Hewlett-Packard, who recently announced that it would all but retreat from the identity management sector as an independent vendor, has just announced a partnership with Novell. That will settle the many speculations in the industry. As HP had made a significant investment into identity management products, someone would surely be picking up the pieces. And the winner is: Novell!

From the announcement that was made to the analyst community and the subsequent press release, it is pretty clear that HP is looking for an elegant way to divest itself from its product line. Of course, HP cannot and will not leave existing customers hanging, so the previous announcement from HP was to "not actively pursue new customers" for its identity management software anymore. Another way of putting it - but the message is clear: those products are no longer actively pursued, the key employees have long moved on, such as Greg Whitehead who came to HP from Trustgenix, after it was acquired by HP.

If there is any doubt about the future of HP's product line: Novell is offering a license credit for current HP Identity Center customers and the press release makes frequent use the word "migration".

HP and Novell will now jointly develop tools to help their respective teams migrate customers away from Identity Center and towards the Novell product offering.

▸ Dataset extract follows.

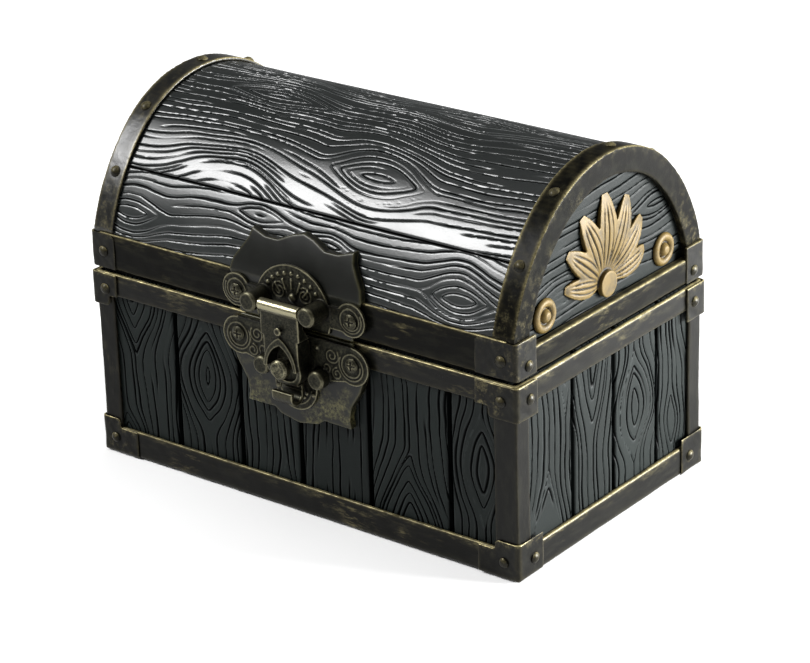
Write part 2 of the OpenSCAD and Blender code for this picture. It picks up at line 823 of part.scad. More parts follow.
module vault_boards() {
    color("#24282a") difference() {
        lid_prism(board_in, panel_in, lid_z);
        lid_prism(lid_wall_in, 0, lid_z - over);
        for (s = [-1, 1]) board_joint(place_turn(s * board_share));
        latch_screw_holes();
        hinge_screw_holes();
    }
}

module lid_band() {
    color("#2c2a24") difference() {
        union() {
            block(band_in, groove_z, end_band_z);
            intersection() {
                block(band_in, groove_z, spring_z);
                plain_block(panel_in, 0, groove_z, spring_z);
            }
        }
        lid_prism(board_in, panel_in, lid_z - over);
        bracket_rivet_holes(lid_row);
        latch_screw_holes();
        hinge_screw_holes();
    }
}

// Outline of a lid bracket with its top inner corner cut off
module clipped_outline(w, h) {
    polygon([[-w, -h], [-w, -lid_bracket_cut], [lid_bracket_cut - w, 0], [over, 0], [over, -h]]);
}

module lid_brackets() {
    color("#4a4030") four_corners() difference() {
        intersection() {
            bracket_prisms(spring_z, 0, bracket_end_w) {
                clipped_outline($left ? left_bracket_w : bracket_front_w, lid_band_h);
                translate([0, lid_end_band_h - lid_band_h]) clipped_outline(bracket_end_w, lid_end_band_h);
            }
            block(lid_bracket_in, groove_z, spring_z);
        }
        block(band_in, 0, end_band_z);
        plain_block(flange_in, band_in, 0, spring_z + over);
        bracket_rivet_holes(lid_row);
    }
}

module lid_rivets() {
    color("#6b5b3c") bracket_rivets(lid_row);
}

module stud_places(shares) {
    for (share = shares) {
        turn = place_turn(share);
        p = vault_point(turn, 0);
        translate([half_l - flange_in - hoop_w / 2, p[0], p[1]]) rotate([-turn, 0, 0]) children();
    }
}

// Setback of the hoops' feet from the face of the lid's band
hoop_foot_in = 0.2;

// Hoop of angle section at the right end, a strap over the vault and a flange on the end
module hoop(shares) {
    difference() {
        along_x(half_l - flange_in - hoop_w, half_l - flange_in) lid_section(0, end_band_z, hoop_foot_in);
        along_x(0, half_l - panel_in) lid_section(board_in, end_band_z - over);
        along_x(0, half_l) lid_section(flange_w, end_band_z - over);
        translate([0, -half_d, 0]) cube([half_l - panel_in, chest_d, spring_z]);
        stud_places(shares) translate([0, 0, -hoop_t - over]) cylinder(r = shank_r, h = hoop_t + 2 * over);
    }
}

module right_hoop() {
    color("#2c2a24") hoop(right_stud_shares);
}

module left_hoop() {
    color("#2c2a24") mirror([1, 0, 0]) hoop(left_stud_shares);
}

module hoop_studs() {
    color("#3a362c") for (m = [0, 1]) mirror([m, 0, 0])
        stud_places(m > 0 ? left_stud_shares : right_stud_shares) rivet(stud_r, stud_h, hoop_t, shank_r);
}

module end_panel() {
    along_x(half_l - lid_end_in, half_l - panel_in) lid_section(lid_wall_in, lid_z);
}

module right_end_panel() {
    color("#2b2f31") end_panel();
}

module left_end_panel() {
    color("#2b2f31") mirror([1, 0, 0]) end_panel();
}

// Turns of the petals from upright, and their lengths and widths as shares of the middle petal's
petal_turns = [0, 26, 52, 78];
petal_shares = [[1, 1], [0.95, 0.92], [0.86, 0.86], [0.74, 0.76]];
petal_root = 1.6;
scroll_tube = 1.2;
eye_r = 1.9;
// Offset of the scrolls from the middle of the end, as a share of half the chest's depth
scroll_share = 0.62;
// Radius of the petals' dome, as a share of the one that would just reach their tips
dome_share = 0.8;
petal_l = petal_share * (chest_h - stud_h - flange_w - end_band_z);

// Pointed oval petal that rises from the origin along Y, domed towards the viewer
module petal(l, w) {
    side_r = (l * l / 4 + w * w / 4) / w;
    dome_r = (l * l / 4 + relief_h * relief_h) / (2 * relief_h) * dome_share;
    intersection() {
        linear_extrude(relief_h) intersection() {
            translate([side_r - w / 2, l / 2]) circle(side_r, $fn = 96);
            translate([w / 2 - side_r, l / 2]) circle(side_r, $fn = 96);
        }
        translate([0, l / 2, relief_h - dome_r]) sphere(dome_r, $fn = 96);
    }
}

// Palmette between two scrolls, drawn with Y up on the end panel's face
module ornament() {
    scroll_x = scroll_share * half_d;
    scroll_y = scroll_r + move_gap;
    root_y = scroll_r;
    for (s = [-1, 1], i = [0 : len(petal_turns) - 1]) if (s > 0 || i > 0)
        translate([0, root_y]) rotate([0, 0, -s * petal_turns[i]]) translate([0, petal_root])
            petal(petal_l * petal_shares[i][0], petal_w * petal_shares[i][1]);
    translate([0, root_y]) cylinder(r = eye_r + petal_root, h = relief_h);
    for (s = [-1, 1]) translate([s * scroll_x, scroll_y]) {
        rotate_extrude() translate([scroll_r - scroll_tube, 0]) intersection() {
            circle(scroll_tube);
            translate([-scroll_tube, 0]) square(2 * scroll_tube);
        }
        intersection() {
            sphere(eye_r);
            cylinder(r = eye_r, h = relief_h);
        }
    }
}

module on_end() {
    translate([half_l - panel_in, 0, end_band_z]) rotate([90, 0, 90]) children();
}

module right_ornament() {
    color("#8f7a4d") on_end() ornament();
}

module left_ornament() {
    color("#8f7a4d") mirror([1, 0, 0]) on_end() ornament();
}

knuckle_l = (hinge_w - 2 * move_gap) / 3;

// Knuckle of a hinge between two places along X
module knuckle(x0, x1, r) {
    translate([x0, 0, 0]) rotate([0, 90, 0]) cylinder(r = r, h = x1 - x0);
}

// Leaf of one side with its knuckles between the pairs of places listed
module leaf(side, spans) {
    back = -knuckle_r - move_gap;
    difference() {
        union() {
            translate([-hinge_w / 2, back, side > 0 ? leaf_off : -leaf_off - leaf_h])
                cube([hinge_w, leaf_t, leaf_h]);
            for (s = spans) {
                knuckle(s[0], s[1], knuckle_r);
                translate([s[0], back, side > 0 ? 0 : -leaf_off]) cube([s[1] - s[0], leaf_t, leaf_off]);
            }
        }
        knuckle(-hinge_w, hinge_w, side > 0 ? hinge_pin_r + pin_clear : hinge_pin_r);
    }
}

module hinge_case_leaves() {
    color("#5d5339") difference() {
        hinge_places()
            leaf(-1, [[-hinge_w / 2, knuckle_l - hinge_w / 2], [hinge_w / 2 - knuckle_l, hinge_w / 2]]);
        hinge_screw_holes();
    }
}

module hinge_lid_leaves() {
    color("#5d5339") difference() {
        hinge_places() leaf(1, [[-knuckle_l / 2, knuckle_l / 2]]);
        hinge_screw_holes();
    }
}

module hinge_pins() {
    color("#8a8064") hinge_places() knuckle(-hinge_w / 2, hinge_w / 2, hinge_pin_r);
}

module hinge_case_screws() {
    color("#8a8064") hinge_screw_places(-1) rivet(hinge_screw_r, hinge_screw_h, hinge_screw_l, shank_r);
}

module hinge_lid_screws() {
    color("#8a8064") hinge_screw_places(1) rivet(hinge_screw_r, hinge_screw_h, hinge_screw_l, shank_r);
}

case_shell();
front_planks();
back_planks();
left_planks();
right_planks();
corner_posts();
base_band();
rim_band();
foot_brackets();
rim_brackets();
case_rivets();
lower_shield();
lower_latch_plate();
lower_latch_screws();
lid_shell();
vault_boards();
lid_band();
lid_brackets();
lid_rivets();
left_hoop();
right_hoop();
hoop_studs();
left_end_panel();
right_end_panel();
left_ornament();
right_ornament();
upper_shield();
upper_latch_plate();
upper_latch_screws();
latch_pin();
latch_flap();
latch_knob();
hinge_case_leaves();
hinge_lid_leaves();
hinge_pins();
hinge_case_screws();
hinge_lid_screws();
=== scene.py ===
"""A small vaulted chest in carved black resin with gold-brushed edges and a bronze latch, on a pale stage."""
import math
from contextlib import contextmanager
from functools import partial

import bpy
import numpy as np
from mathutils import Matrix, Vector


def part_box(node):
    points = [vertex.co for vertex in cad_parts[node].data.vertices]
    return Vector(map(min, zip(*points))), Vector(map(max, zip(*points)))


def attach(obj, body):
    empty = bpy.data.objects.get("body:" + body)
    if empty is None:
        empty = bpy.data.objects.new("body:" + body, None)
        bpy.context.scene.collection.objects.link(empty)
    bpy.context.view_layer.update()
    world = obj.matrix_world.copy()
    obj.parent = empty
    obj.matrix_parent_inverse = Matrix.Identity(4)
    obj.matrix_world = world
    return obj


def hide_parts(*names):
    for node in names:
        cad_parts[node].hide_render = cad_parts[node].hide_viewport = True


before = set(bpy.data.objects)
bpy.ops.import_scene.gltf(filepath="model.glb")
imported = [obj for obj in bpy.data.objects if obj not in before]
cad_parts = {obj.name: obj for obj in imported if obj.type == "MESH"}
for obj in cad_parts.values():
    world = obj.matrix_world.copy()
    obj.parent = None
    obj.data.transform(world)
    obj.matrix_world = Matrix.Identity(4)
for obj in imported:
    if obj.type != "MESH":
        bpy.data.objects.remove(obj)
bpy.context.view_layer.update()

bl_info = {
    "name": "Vaulted chest",
    "version": (1, 0, 0),
    "blender": (4, 5, 0),
    "location": "View3D > Sidebar > Chest",
    "description": "Builds a carved, gold-brushed chest and its stage round a fixed frame",
    "category": "Object",
}

MM = 0.001

# Layout shared with the frame, in millimetres. X is the length, the front faces -Y.
SEAM_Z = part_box("case_shell")[1].z / MM
LID_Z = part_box("lid_shell")[0].z / MM
LATCH_X = (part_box("latch_pin")[0].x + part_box("latch_pin")[1].x) / 2 / MM
PLATE_Y = -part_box("latch_knob")[1].y / MM - 0.3
PLANK_GAP = 0.3
PLANK_BEVEL = 1.05
PLANK_T = 2.0
# Grooves stop under the bands, so the dense part of a plank starts and ends just behind them
BAND_LAP = 0.6
# Plank joints as shares of the chest's length and depth from its middle
FRONT_JOINT_SHARES = (-0.304, -0.148, -0.004, 0.158, 0.340)
END_JOINT_SHARES = (-0.188, 0.026, 0.260)
# The vault's three arcs: turns from upright at the ends of the crown arc and of the haunch arcs, the crown's
# radius as a share of the haunches', and the place of the board joints along a haunch
CROWN_END = 38.4
HAUNCH_START = 40.4
CROWN_SHARE = 0.731
BOARD_SHARE = 0.427
HOOP_T = 1.0
VAULT_T = 2.2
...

The win for Novell is obvious: a strong influx of new accounts, plus a strong partnership with a key systems player that has just a few days ago announced its intentions to strike it big with services as well - acquiring EDS. On the other side, what is the win for HP, apart from a honourable exit from its products? Surely, after the acquisition of EDS a likely theory would be that there may be some good deals in the pipeline for HP's new upscaled services division, working closer with Novell. But even though this may be the case, it is very unlikely that the EDS deal and the Novell partnership have had any effect on each other, and although Identity Management is a hot and growing space, it is just a fraction of what EDS did for its customers.

What will be intereting to see however is if and how Novell will take over some of HP's IdM estate, and how this would be integrated within Novell's solutions. For example, the Trustgenix federation software, just to note one example, were superior technology at the time of acquisition and still present a formidable stack for the implementation of federation solutions.

A very interesting detail is however not mentioned in the press release: this special partnership is not exclusive at all. This should perhaps be obvious, because HP partners with other companies who also have a significant identity management offering. Curiously also, the press release was not even published in Germany. Although that may seem as an insignificant detail, it has subtle implications: SAP is very strong in the German Identity Management field through its Netweaver offering, and HP makes a lot of money through its partnership with SAP, and will want to keep its options open.

It will be interesting to see the reaction of HP's Identity Center customers after this announcement. Some have already moved away from Identity Center, or are in the process of doing so. Novell has a well-rounded offering, but it might not always be the right match for existing HP Identity Center customers. Then again, it is likely that some technology gets transfered or licensed to Novell. For most existing Identity Center customers however this is good news, as it lays out a clear path for transitioning over to a solid product line that is established and actively maintained.